Aim of the exercise
The data below is to be returned in full and exactly.

Data segment
** START **

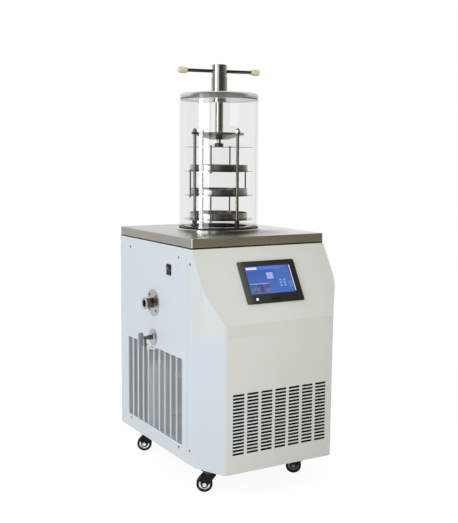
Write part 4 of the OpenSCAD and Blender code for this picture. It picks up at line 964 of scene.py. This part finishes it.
# %% [markdown]
# ## A finish for every part
# The machine's parts come ready made, each with a flat colour. Finishes could be given in the cells above,
# one by one, but a single table shows at a glance what each part is made of. A short function puts the
# finish on each material slot.

# %% Dress the CAD nodes
FINISH = {
    "welded_frame": PAINT_FRAME, "left_side_panel": LEFT_PANEL_SHADED_INSIDE, "right_side_panel": RIGHT_PANEL_SHADED_INSIDE,
    "back_panel": BACK_PANEL_SHADED_INSIDE, "front_cover": PAINT_COVER, "top_plate": STEEL_PLATE,
    "panel_screws": STEEL_SCREW, "touch_panel_housing": BEZEL, "switch_housing": BLACK,
    "switch_rocker": BLACK, "power_inlet": BLACK, "vacuum_port": STEEL_NOZZLE,
    "drain_flange": STEEL_FLANGE, "drain_valve": STEEL_DARK, "drain_lever": LEVER,
    "cold_trap_vessel": STEEL_BRIGHT, "evaporator_coil": COPPER, "trap_insulation": FOAM,
    "compressor": PAINT_BLACK, "compressor_mounts": RUBBER, "condenser": SHADED_ALUMINIUM,
    "fan_shroud": PAINT_BLACK, "fan_motor": PAINT_BLACK, "fan_blades": SHADED_ALUMINIUM,
    "liquid_receiver": PAINT_GREY, "refrigerant_pipes": COPPER, "control_box": PAINT_BOX,
    "chamber_gasket": SEAL, "chamber_cylinder": ACRYLIC, "chamber_lid": ACRYLIC_LID,
    "press_sleeve": STEEL_BRIGHT, "handle_hub": STEEL_BRIGHT, "handle_bar": STEEL_DARK,
    "handle_caps": CREAM, "press_rod": STEEL_BRIGHT, "press_foot": STEEL_DARK,
    "bridge_plate": STEEL_BRIDGE, "guide_rods": STEEL_ROD, "rod_nuts": STEEL_BRIGHT,
    "rack_base": BASE_DARK, "castor_plates": PAINT_BLACK, "touch_screen": SCREEN_PICTURE,
}
for stage in range(1, 5):
    FINISH[f"shelf_{stage}"] = STEEL_THIN
for stage, steel in enumerate(STEEL_TRAYS, 1):
    FINISH[f"tray_{stage}"] = steel
    FINISH[f"hangers_{stage}"] = STEEL_DARK


def dress(name, finish):
    """One finish on every material slot of a node, or a new slot where it has none."""
    slots = frame["nodes"][name].material_slots
    for slot in slots:
        slot.material = finish
    if not slots:
        frame["nodes"][name].data.materials.append(finish)


for name, finish in FINISH.items():
    dress(name, finish)
print("dressed", len(FINISH), "of", len(frame["nodes"]), "nodes, the castors' wheels and forks come later")


# %% [markdown]
# ## The jar
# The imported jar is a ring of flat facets, and flat facets break a reflection into steps. Smooth shading
# would hide some of that, but a finer turned tube of the same size, put in its place, is truly round.
# Only its outer wall has the clear reflection.

# %% Jar
JAR_WALL = 0.006
JAR_OUTLINE = [(JAR_R - JAR_WALL, JAR_LOW.z), (JAR_R, JAR_LOW.z), (JAR_R, JAR_HIGH.z),
               (JAR_R - JAR_WALL, JAR_HIGH.z)]
JAR_FINISHES = [ACRYLIC_INNER, ACRYLIC, ACRYLIC_INNER, ACRYLIC_INNER]
jar = turned_piece("clear_jar", (*AXIS, 0), (0, 0, 1), JAR_OUTLINE, JAR_FINISHES, steps=256)
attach(jar, "cabinet")
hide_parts("chamber_cylinder")
print("jar", round(JAR_R, 4), "high", round(JAR_HIGH.z - JAR_LOW.z, 4))


# %% [markdown]
# ## Castors
# A castor wheel is a black tread round a dished disc, with a bright pressed ring in the dish and a zinc
# plated nut on the axle. The ring and the nut could be pieces of their own, but they are already shaped in
# the CAD, so only the finish changes with the distance from the axle. Centre and direction of each axle
# come from the wheel's own rolling joint.

# %% Castor finishes
CORNERS = ("front_left", "front_right", "rear_left", "rear_right")
JOINTS = {joint["name"]: joint for joint in frame["record"]["behaviour"]["joints"]}
TREAD = (0.014, 0.013, 0.014)
FORK_BLACK = (0.012, 0.014, 0.014)
ZINC = (0.75, 0.75, 0.76)
SHADED_ZINC = (0.10, 0.10, 0.10)


def axle_zones(name, joint, dark, bright, limits, face=0.0):
    """Two zones by distance from the axle. The bright one lies between the limits, and only where the
    distance along the axle is more than the face's."""
    made, sheet = material(name)
    centre = joint["pos_m"]
    ax, ay, _ = joint["axis"]
    x, y, z = sheet.axes(sheet.place(move=tuple(-c for c in centre)))
    along = x * ax + y * ay
    far = (x * x + y * y + z * z - along * along).math("SQRT")
    metal = (far > limits[0]) * (far < limits[1]) * (abs(along) > face)
    fine = sheet.noise(sheet.place(), 500, 2)
    tone = sheet.mix(metal, sheet.mix(fine, dark, tuple(c * 1.3 for c in dark)), bright)
    sheet.finish(sheet.node("ShaderNodeBsdfPrincipled", None, Base_Color=tone, Metallic=metal,
                            Roughness=0.45 - metal * 0.25 + (fine - 0.5) * 0.1,
                            Specular_IOR_Level=0.12))
    return made


# The right hand castors stand in the machine's own shade, so their zinc is painted dark as painted shade
WHEEL_RING = (0.0125, 0.0175)
AXLE_NUT = (-1.0, 0.0062)
FORK_FACE = 0.0143
for corner in CORNERS:
    roll = JOINTS["roll_" + corner]
    zinc = SHADED_ZINC if "right" in corner else ZINC
    dress("castor_wheel_" + corner, axle_zones("wheel_" + corner, roll, TREAD, zinc, WHEEL_RING))
    dress("castor_fork_" + corner, axle_zones("fork_" + corner, roll, FORK_BLACK, zinc, AXLE_NUT, FORK_FACE))
print("castors dressed")


# %% [markdown]
# ## Status lamp
# A milky lens sits in the small seat at the lower left of the touch panel, in a low rim. A squashed sphere
# would do for the lens, but one turned outline makes lens and rim together. Its place is told on the
# panel's face, so it leans with it.

# %% Lamp lens
LAMP_LEFT, LAMP_DOWN, LAMP_OUT = 0.068, 0.0645, 0.0012
LAMP_AT = SCREEN_MIDDLE - Vector((LAMP_LEFT, 0, 0)) - UP_SLOPE * LAMP_DOWN + OUT_OF_SLOPE * LAMP_OUT
LENS_OUTLINE = [(0.00001, 0), (0.0031, 0), (0.0031, 0.0009), (0.0043, 0.0009), (0.0040, 0.0016),
                (0.0022, 0.0023), (0.00001, 0.0025)]


def glowing(name, colour, strength):
    """Milky plastic with a light behind it."""
    made, sheet = material(name)
    fine = sheet.noise(sheet.place(), 300, 2)
    sheet.finish(sheet.node("ShaderNodeBsdfPrincipled", None, Base_Color=colour,
                            Roughness=0.2 + fine * 0.1, Emission_Color=sheet.mix(fine, colour, (1, 1, 1)),
                            Emission_Strength=strength))
    return made


LENS = glowing("lamp_lens", (0.85, 0.87, 0.84), 0.5)
lamp_lens = turned_piece("status_lamp", LAMP_AT, OUT_OF_SLOPE, LENS_OUTLINE,
                         [LENS] * len(LENS_OUTLINE), steps=32)
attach(lamp_lens, "cabinet")
print("status lamp at", tuple(round(v, 4) for v in LAMP_AT))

** END **

Right answer
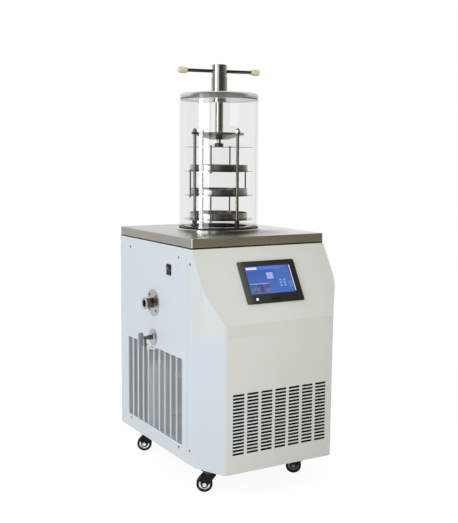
Write part 4 of the OpenSCAD and Blender code for this picture. It picks up at line 964 of scene.py. This part finishes it.
# %% [markdown]
# ## A finish for every part
# The machine's parts come ready made, each with a flat colour. Finishes could be given in the cells above,
# one by one, but a single table shows at a glance what each part is made of. A short function puts the
# finish on each material slot.

# %% Dress the CAD nodes
FINISH = {
    "welded_frame": PAINT_FRAME, "left_side_panel": LEFT_PANEL_SHADED_INSIDE, "right_side_panel": RIGHT_PANEL_SHADED_INSIDE,
    "back_panel": BACK_PANEL_SHADED_INSIDE, "front_cover": PAINT_COVER, "top_plate": STEEL_PLATE,
    "panel_screws": STEEL_SCREW, "touch_panel_housing": BEZEL, "switch_housing": BLACK,
    "switch_rocker": BLACK, "power_inlet": BLACK, "vacuum_port": STEEL_NOZZLE,
    "drain_flange": STEEL_FLANGE, "drain_valve": STEEL_DARK, "drain_lever": LEVER,
    "cold_trap_vessel": STEEL_BRIGHT, "evaporator_coil": COPPER, "trap_insulation": FOAM,
    "compressor": PAINT_BLACK, "compressor_mounts": RUBBER, "condenser": SHADED_ALUMINIUM,
    "fan_shroud": PAINT_BLACK, "fan_motor": PAINT_BLACK, "fan_blades": SHADED_ALUMINIUM,
    "liquid_receiver": PAINT_GREY, "refrigerant_pipes": COPPER, "control_box": PAINT_BOX,
    "chamber_gasket": SEAL, "chamber_cylinder": ACRYLIC, "chamber_lid": ACRYLIC_LID,
    "press_sleeve": STEEL_BRIGHT, "handle_hub": STEEL_BRIGHT, "handle_bar": STEEL_DARK,
    "handle_caps": CREAM, "press_rod": STEEL_BRIGHT, "press_foot": STEEL_DARK,
    "bridge_plate": STEEL_BRIDGE, "guide_rods": STEEL_ROD, "rod_nuts": STEEL_BRIGHT,
    "rack_base": BASE_DARK, "castor_plates": PAINT_BLACK, "touch_screen": SCREEN_PICTURE,
}
for stage in range(1, 5):
    FINISH[f"shelf_{stage}"] = STEEL_THIN
for stage, steel in enumerate(STEEL_TRAYS, 1):
    FINISH[f"tray_{stage}"] = steel
    FINISH[f"hangers_{stage}"] = STEEL_DARK


def dress(name, finish):
    """One finish on every material slot of a node, or a new slot where it has none."""
    slots = frame["nodes"][name].material_slots
    for slot in slots:
        slot.material = finish
    if not slots:
        frame["nodes"][name].data.materials.append(finish)


for name, finish in FINISH.items():
    dress(name, finish)
print("dressed", len(FINISH), "of", len(frame["nodes"]), "nodes, the castors' wheels and forks come later")


# %% [markdown]
# ## The jar
# The imported jar is a ring of flat facets, and flat facets break a reflection into steps. Smooth shading
# would hide some of that, but a finer turned tube of the same size, put in its place, is truly round.
# Only its outer wall has the clear reflection.

# %% Jar
JAR_WALL = 0.006
JAR_OUTLINE = [(JAR_R - JAR_WALL, JAR_LOW.z), (JAR_R, JAR_LOW.z), (JAR_R, JAR_HIGH.z),
               (JAR_R - JAR_WALL, JAR_HIGH.z)]
JAR_FINISHES = [ACRYLIC_INNER, ACRYLIC, ACRYLIC_INNER, ACRYLIC_INNER]
jar = turned_piece("clear_jar", (*AXIS, 0), (0, 0, 1), JAR_OUTLINE, JAR_FINISHES, steps=256)
attach(jar, "cabinet")
hide_parts("chamber_cylinder")
print("jar", round(JAR_R, 4), "high", round(JAR_HIGH.z - JAR_LOW.z, 4))


# %% [markdown]
# ## Castors
# A castor wheel is a black tread round a dished disc, with a bright pressed ring in the dish and a zinc
# plated nut on the axle. The ring and the nut could be pieces of their own, but they are already shaped in
# the CAD, so only the finish changes with the distance from the axle. Centre and direction of each axle
# come from the wheel's own rolling joint.

# %% Castor finishes
CORNERS = ("front_left", "front_right", "rear_left", "rear_right")
JOINTS = {joint["name"]: joint for joint in frame["record"]["behaviour"]["joints"]}
TREAD = (0.014, 0.013, 0.014)
FORK_BLACK = (0.012, 0.014, 0.014)
ZINC = (0.75, 0.75, 0.76)
SHADED_ZINC = (0.10, 0.10, 0.10)


def axle_zones(name, joint, dark, bright, limits, face=0.0):
    """Two zones by distance from the axle. The bright one lies between the limits, and only where the
    distance along the axle is more than the face's."""
    made, sheet = material(name)
    centre = joint["pos_m"]
    ax, ay, _ = joint["axis"]
    x, y, z = sheet.axes(sheet.place(move=tuple(-c for c in centre)))
    along = x * ax + y * ay
    far = (x * x + y * y + z * z - along * along).math("SQRT")
    metal = (far > limits[0]) * (far < limits[1]) * (abs(along) > face)
    fine = sheet.noise(sheet.place(), 500, 2)
    tone = sheet.mix(metal, sheet.mix(fine, dark, tuple(c * 1.3 for c in dark)), bright)
    sheet.finish(sheet.node("ShaderNodeBsdfPrincipled", None, Base_Color=tone, Metallic=metal,
                            Roughness=0.45 - metal * 0.25 + (fine - 0.5) * 0.1,
                            Specular_IOR_Level=0.12))
    return made


# The right hand castors stand in the machine's own shade, so their zinc is painted dark as painted shade
WHEEL_RING = (0.0125, 0.0175)
AXLE_NUT = (-1.0, 0.0062)
FORK_FACE = 0.0143
for corner in CORNERS:
    roll = JOINTS["roll_" + corner]
    zinc = SHADED_ZINC if "right" in corner else ZINC
    dress("castor_wheel_" + corner, axle_zones("wheel_" + corner, roll, TREAD, zinc, WHEEL_RING))
    dress("castor_fork_" + corner, axle_zones("fork_" + corner, roll, FORK_BLACK, zinc, AXLE_NUT, FORK_FACE))
print("castors dressed")


# %% [markdown]
# ## Status lamp
# A milky lens sits in the small seat at the lower left of the touch panel, in a low rim. A squashed sphere
# would do for the lens, but one turned outline makes lens and rim together. Its place is told on the
# panel's face, so it leans with it.

# %% Lamp lens
LAMP_LEFT, LAMP_DOWN, LAMP_OUT = 0.068, 0.0645, 0.0012
LAMP_AT = SCREEN_MIDDLE - Vector((LAMP_LEFT, 0, 0)) - UP_SLOPE * LAMP_DOWN + OUT_OF_SLOPE * LAMP_OUT
LENS_OUTLINE = [(0.00001, 0), (0.0031, 0), (0.0031, 0.0009), (0.0043, 0.0009), (0.0040, 0.0016),
                (0.0022, 0.0023), (0.00001, 0.0025)]


def glowing(name, colour, strength):
    """Milky plastic with a light behind it."""
    made, sheet = material(name)
    fine = sheet.noise(sheet.place(), 300, 2)
    sheet.finish(sheet.node("ShaderNodeBsdfPrincipled", None, Base_Color=colour,
                            Roughness=0.2 + fine * 0.1, Emission_Color=sheet.mix(fine, colour, (1, 1, 1)),
                            Emission_Strength=strength))
    return made


LENS = glowing("lamp_lens", (0.85, 0.87, 0.84), 0.5)
lamp_lens = turned_piece("status_lamp", LAMP_AT, OUT_OF_SLOPE, LENS_OUTLINE,
                         [LENS] * len(LENS_OUTLINE), steps=32)
attach(lamp_lens, "cabinet")
print("status lamp at", tuple(round(v, 4) for v in LAMP_AT))